Wherever the string "limits" occurs in a line of these records, report that line.

## Supplied records
■ ■ ■
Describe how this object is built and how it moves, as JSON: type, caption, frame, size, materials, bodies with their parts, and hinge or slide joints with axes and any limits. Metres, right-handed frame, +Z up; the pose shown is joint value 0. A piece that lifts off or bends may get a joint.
■ ■ ■
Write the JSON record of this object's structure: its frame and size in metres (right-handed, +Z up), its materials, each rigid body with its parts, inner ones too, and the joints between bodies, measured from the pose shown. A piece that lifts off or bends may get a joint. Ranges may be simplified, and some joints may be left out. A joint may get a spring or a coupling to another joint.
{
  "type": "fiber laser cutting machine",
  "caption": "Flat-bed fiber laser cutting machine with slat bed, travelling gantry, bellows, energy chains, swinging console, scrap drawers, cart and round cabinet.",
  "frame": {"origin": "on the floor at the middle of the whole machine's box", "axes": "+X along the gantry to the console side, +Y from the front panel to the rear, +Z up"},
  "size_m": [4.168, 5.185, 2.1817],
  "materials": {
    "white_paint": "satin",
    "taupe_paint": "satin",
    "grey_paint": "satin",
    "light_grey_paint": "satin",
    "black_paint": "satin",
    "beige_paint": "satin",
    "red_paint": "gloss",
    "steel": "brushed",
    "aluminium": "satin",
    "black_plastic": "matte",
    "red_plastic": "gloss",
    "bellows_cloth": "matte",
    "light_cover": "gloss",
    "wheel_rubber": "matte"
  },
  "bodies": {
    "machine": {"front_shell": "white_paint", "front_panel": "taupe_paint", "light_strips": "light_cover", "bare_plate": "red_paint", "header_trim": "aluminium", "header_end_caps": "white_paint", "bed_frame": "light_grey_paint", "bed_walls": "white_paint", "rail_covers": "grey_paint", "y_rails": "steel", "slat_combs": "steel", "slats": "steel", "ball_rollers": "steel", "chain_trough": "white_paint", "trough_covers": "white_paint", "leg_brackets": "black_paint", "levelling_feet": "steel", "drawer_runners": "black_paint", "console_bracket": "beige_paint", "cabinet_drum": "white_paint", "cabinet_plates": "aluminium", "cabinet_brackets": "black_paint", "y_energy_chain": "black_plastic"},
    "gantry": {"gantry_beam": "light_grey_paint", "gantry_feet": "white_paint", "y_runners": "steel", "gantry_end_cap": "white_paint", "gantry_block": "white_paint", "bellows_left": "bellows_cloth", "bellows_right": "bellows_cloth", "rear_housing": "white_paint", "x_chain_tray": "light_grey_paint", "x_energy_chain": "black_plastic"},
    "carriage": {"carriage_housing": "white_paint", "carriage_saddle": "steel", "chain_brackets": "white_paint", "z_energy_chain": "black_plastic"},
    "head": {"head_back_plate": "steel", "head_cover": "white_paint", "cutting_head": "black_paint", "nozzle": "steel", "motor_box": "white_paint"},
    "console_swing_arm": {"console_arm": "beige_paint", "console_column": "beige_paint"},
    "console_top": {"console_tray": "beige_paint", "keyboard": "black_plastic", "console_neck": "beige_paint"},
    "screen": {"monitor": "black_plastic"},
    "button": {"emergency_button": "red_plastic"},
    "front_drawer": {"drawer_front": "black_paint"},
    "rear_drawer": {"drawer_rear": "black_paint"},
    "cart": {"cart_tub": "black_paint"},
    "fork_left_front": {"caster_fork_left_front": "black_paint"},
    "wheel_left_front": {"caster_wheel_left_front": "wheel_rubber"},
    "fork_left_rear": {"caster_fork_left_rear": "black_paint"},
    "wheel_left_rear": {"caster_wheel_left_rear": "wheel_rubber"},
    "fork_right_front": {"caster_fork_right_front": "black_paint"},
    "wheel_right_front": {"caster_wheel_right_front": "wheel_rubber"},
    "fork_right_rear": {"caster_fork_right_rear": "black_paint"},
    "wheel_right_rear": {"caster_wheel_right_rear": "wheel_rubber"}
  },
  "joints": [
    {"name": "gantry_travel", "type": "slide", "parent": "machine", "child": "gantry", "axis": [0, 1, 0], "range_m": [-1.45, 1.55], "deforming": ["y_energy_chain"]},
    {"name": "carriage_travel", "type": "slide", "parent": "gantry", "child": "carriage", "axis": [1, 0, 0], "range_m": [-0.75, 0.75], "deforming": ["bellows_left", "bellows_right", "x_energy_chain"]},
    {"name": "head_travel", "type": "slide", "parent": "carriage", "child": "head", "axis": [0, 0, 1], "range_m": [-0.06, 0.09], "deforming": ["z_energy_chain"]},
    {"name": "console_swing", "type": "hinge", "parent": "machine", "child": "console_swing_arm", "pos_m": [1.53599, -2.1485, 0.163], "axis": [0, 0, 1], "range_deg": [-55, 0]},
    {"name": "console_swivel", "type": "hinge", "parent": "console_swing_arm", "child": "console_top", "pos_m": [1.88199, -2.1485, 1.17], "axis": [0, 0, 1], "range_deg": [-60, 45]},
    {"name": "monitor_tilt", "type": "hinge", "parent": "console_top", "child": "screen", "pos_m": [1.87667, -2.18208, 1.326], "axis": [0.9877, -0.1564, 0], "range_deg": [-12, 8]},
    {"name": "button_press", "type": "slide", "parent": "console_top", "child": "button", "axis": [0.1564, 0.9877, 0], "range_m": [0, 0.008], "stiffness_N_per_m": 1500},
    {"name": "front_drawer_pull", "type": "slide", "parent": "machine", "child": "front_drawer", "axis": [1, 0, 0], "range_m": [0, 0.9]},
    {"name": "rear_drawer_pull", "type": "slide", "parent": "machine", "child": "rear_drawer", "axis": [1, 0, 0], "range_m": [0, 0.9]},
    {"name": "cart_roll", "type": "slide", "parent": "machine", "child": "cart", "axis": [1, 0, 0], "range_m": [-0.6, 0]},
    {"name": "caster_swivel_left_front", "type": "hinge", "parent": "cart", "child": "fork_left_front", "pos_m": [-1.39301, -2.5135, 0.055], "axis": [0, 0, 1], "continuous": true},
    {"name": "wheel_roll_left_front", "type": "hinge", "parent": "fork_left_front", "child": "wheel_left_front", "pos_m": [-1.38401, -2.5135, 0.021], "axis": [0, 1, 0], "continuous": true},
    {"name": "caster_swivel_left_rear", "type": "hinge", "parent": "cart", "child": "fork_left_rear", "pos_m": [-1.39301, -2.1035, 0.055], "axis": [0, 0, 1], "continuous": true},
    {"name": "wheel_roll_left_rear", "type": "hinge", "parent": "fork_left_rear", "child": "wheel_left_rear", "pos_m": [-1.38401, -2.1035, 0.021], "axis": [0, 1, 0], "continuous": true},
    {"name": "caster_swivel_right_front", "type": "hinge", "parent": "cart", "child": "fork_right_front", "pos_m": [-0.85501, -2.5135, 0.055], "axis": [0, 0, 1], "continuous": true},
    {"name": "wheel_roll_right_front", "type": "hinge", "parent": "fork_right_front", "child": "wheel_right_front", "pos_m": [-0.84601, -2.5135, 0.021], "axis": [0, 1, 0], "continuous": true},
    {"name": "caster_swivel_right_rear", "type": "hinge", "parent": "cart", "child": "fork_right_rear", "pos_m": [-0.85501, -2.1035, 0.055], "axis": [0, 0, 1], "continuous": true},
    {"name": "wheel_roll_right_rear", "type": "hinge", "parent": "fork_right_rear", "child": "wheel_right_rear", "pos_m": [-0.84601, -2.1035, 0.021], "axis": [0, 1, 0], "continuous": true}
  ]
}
■ ■ ■
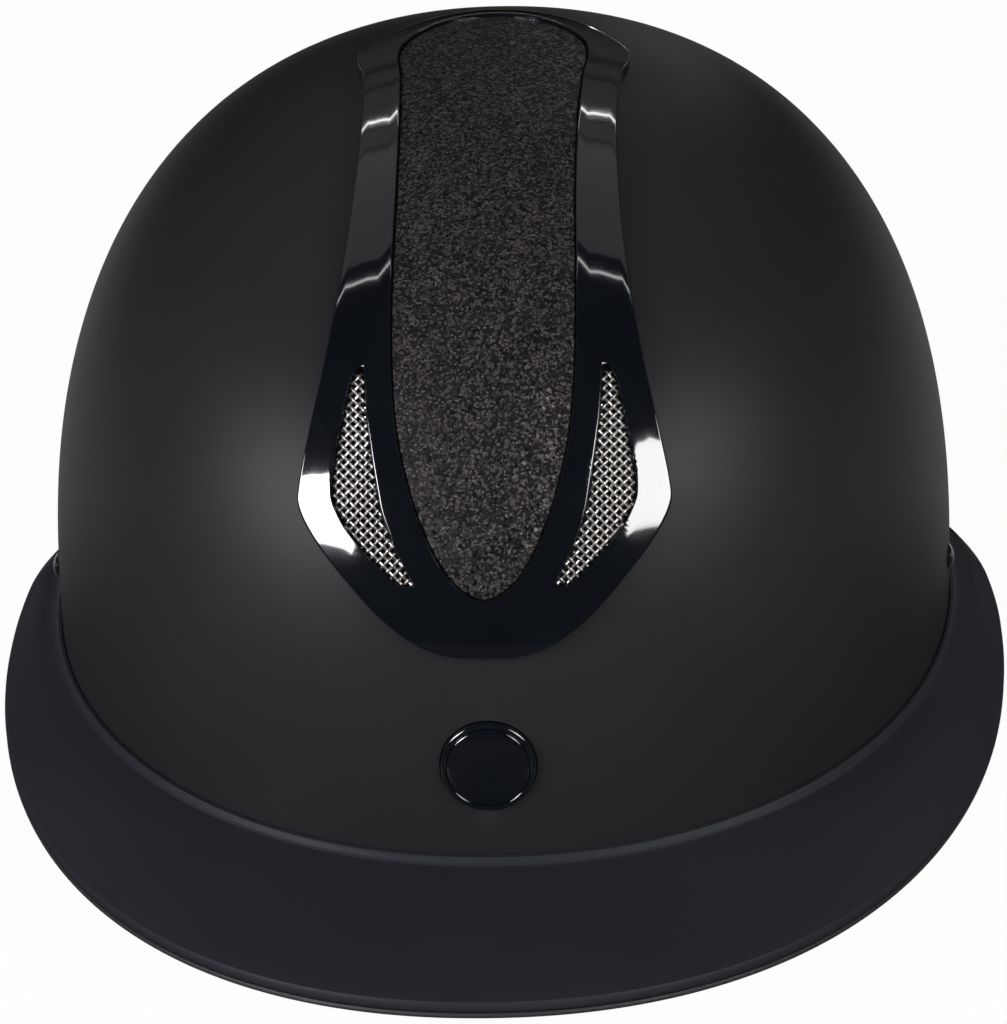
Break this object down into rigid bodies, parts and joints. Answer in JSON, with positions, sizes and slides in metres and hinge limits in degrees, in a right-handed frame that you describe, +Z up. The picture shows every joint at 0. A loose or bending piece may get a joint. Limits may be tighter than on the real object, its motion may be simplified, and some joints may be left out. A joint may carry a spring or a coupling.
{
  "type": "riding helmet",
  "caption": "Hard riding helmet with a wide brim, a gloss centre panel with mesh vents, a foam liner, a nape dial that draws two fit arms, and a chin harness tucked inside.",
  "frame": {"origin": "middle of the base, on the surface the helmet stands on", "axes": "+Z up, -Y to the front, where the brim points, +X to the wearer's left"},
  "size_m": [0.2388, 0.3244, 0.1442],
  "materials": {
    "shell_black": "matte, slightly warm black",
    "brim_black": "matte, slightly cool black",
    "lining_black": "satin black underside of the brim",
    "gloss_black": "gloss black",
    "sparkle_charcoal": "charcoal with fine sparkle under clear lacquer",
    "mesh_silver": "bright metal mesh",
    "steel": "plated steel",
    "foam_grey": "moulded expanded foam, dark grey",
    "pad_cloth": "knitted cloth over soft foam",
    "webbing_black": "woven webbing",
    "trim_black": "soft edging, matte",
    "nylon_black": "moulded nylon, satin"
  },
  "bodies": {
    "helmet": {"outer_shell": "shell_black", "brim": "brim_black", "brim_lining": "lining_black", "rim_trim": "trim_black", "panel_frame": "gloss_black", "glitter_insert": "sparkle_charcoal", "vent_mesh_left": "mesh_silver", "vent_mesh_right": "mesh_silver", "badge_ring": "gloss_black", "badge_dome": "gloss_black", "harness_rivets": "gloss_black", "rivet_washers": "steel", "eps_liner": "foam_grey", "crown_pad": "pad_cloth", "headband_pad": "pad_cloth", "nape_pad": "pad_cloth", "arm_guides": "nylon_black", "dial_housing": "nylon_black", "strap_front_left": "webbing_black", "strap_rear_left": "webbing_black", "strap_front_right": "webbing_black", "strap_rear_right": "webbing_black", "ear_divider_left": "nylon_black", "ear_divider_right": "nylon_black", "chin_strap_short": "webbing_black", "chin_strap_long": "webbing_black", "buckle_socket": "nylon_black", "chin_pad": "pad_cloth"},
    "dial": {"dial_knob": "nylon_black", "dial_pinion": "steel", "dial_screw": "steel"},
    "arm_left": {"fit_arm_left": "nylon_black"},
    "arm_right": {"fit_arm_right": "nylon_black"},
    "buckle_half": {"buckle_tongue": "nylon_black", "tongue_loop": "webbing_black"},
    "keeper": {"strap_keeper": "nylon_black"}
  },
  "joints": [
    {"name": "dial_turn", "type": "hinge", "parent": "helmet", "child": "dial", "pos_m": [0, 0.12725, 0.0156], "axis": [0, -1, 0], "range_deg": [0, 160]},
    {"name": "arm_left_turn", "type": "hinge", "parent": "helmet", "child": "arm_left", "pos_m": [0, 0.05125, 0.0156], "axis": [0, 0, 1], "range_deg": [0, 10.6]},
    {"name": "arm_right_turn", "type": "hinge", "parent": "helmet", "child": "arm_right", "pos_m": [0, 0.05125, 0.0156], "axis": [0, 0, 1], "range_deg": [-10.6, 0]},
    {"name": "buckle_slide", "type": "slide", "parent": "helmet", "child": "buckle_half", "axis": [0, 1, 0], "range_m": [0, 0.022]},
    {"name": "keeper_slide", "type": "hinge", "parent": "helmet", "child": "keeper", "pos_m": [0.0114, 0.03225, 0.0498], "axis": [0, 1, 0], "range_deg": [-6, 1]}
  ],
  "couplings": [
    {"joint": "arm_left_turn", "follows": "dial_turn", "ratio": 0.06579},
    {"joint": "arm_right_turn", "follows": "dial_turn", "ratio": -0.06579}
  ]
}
■ ■ ■
## Result of this task
Describe how this object is built and how it moves, as JSON: type, caption, frame, size, materials, bodies with their parts, and hinge or slide joints with axes and any limits. Metres, right-handed frame, +Z up; the pose shown is joint value 0. A piece that lifts off or bends may get a joint.
Break this object down into rigid bodies, parts and joints. Answer in JSON, with positions, sizes and slides in metres and hinge limits in degrees, in a right-handed frame that you describe, +Z up. The picture shows every joint at 0. A loose or bending piece may get a joint. Limits may be tighter than on the real object, its motion may be simplified, and some joints may be left out. A joint may carry a spring or a coupling.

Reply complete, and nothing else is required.